> Sorry for the simple question but I'm trying to learn a little more
> about PHP and just need a little help. I'm currently running PHP3 if
> that helps. I just need to reload the "main" frame on my site with a
> new page once the user has logged in. All the navigation and login are
> handled from a nav frame with PHP script that checks if the user is
> authenticated. I know I need to put the code in my if...else loop but
> I'm not sure what the code is.
The FRAMEs are probably making your life harder, rather than easier... Oh
well.
So, you have a FORM in one FRAME with a NAME=user and NAME=pass field, and
you want to let them log in with that?...
You'll need to have, in that navigation FRAME:
<FORM ACTION=login.php TARGET=main METHOD=POST>
(Assuming you've used NAME=main in your FRAMESET page to name your man
frame...)
Then, in login.php, you'll have, well, something to see if their
username/password are valid...
Probably the easiest, or at least the most common solution, would be a MySQL
database:
create table user (
user_id auto_increment unique not null,
user text,
pass text
);
insert into user(user, pass) values('MarcJ', password('secret'));
NOTE the use of MySQL's "password" function. This basically scrambles the
word "secret" into something that nobody on the planet can unscramble back
to secret. More on that later...
Then, in your login page, something not unlike:
<?php
$query = "select user_id, password('$pass') = pass from user where user
= '$user'";
/*
Okay, now what's going on here?
We're asking MySQL to look in the "user" table (... from user...)

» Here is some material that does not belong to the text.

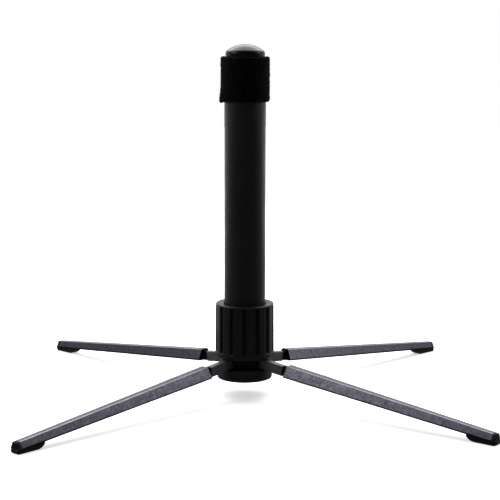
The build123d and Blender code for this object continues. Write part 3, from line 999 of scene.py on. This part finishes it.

for people whose username matches the input (...where user =
'$user'...)
and we are getting two things.
The first is relatively straight-forward: their user_id (select
user_id...)
The second (...password('$pass') = pass...) is a little tricky:
MySQL's password function is going to scramble their input, just
like before,
and check if the two scrambled things are equal.
Because while nobody can unscramble an egg, and nobody can
unscramble a password()
encrypted value, you *CAN* compare two scrambled password()
encrypted values and see
if the original inputs matched! Even more on this, still later.
So, MySQL will compare what they put in (scrambled) with the correct
(scrambled) value
and if they are equal, will return 1, but, if not, will return 0.
*/
$userinfo = mysql_query($query);
# That line just sent the query to MySQL, and got a "ticket" back
# You can use that ticket (below) to get your actual data:
list($user_id, $valid) = mysql_fetch_row($userinfo);
/*
mysql_fetch_row will return an array with something like (1, 1) in
it
The first number is your user_id, and the second is 1/0 for a
valid/bad password
The list() function "deconstructs" that array into two variables.
*/
if (isset($user_id) && $user_id && $valid){
// Do whatever you want here for a valid user.
}
elseif (isset($user_id) && $user_id){
// This is a correct username, but they got the wrong password.
}
else{
// This guy doesn't even have his username correct...
}
/*
This design actually allows for three possiblities:
The user is valid, or they got their password wrong, but are a real
user, or
they don't even know a valid username to log in with.
*/
?>
The whole point of the password() function and scrambling the passwords is
that if somebody manages to break into your MySQL database, they do *NOT*
suddenly gain access to everybody's passwords, which, knowing users, are
probably the same damn passwords they use on their home computers, their
other web-sites, and maybe even their ATM card! It's a question of limiting
the damage/risk in the event that your MySQL data is compromised.
So the "secret" password isn't left laying around for people to steal -- It
only "lives" for a few seconds between their browser and your web-server,
and then you store the scrambled version, and you can later compare the
scrambled version of what they type (again, the "secret" password only
"lives" for a few seconds between their browser and your web-server) with
your long-ago scrambled version of the correct password.
The down-side: You can't go emailing them their passwords when they forget
because even *YOU* can't look up their password. All you've got is a
scrambled egg. What you'll do instead, is reset their password to some
randomly-generated string, and email that new password to them.
This is not, of course, totally secure (nothing is). But it takes a *real*
pro to sniff out their password in transit from their browser to your server
instead of just breaking into your MySQL database. Not that you don't want
to make that hard also, but every bit counts.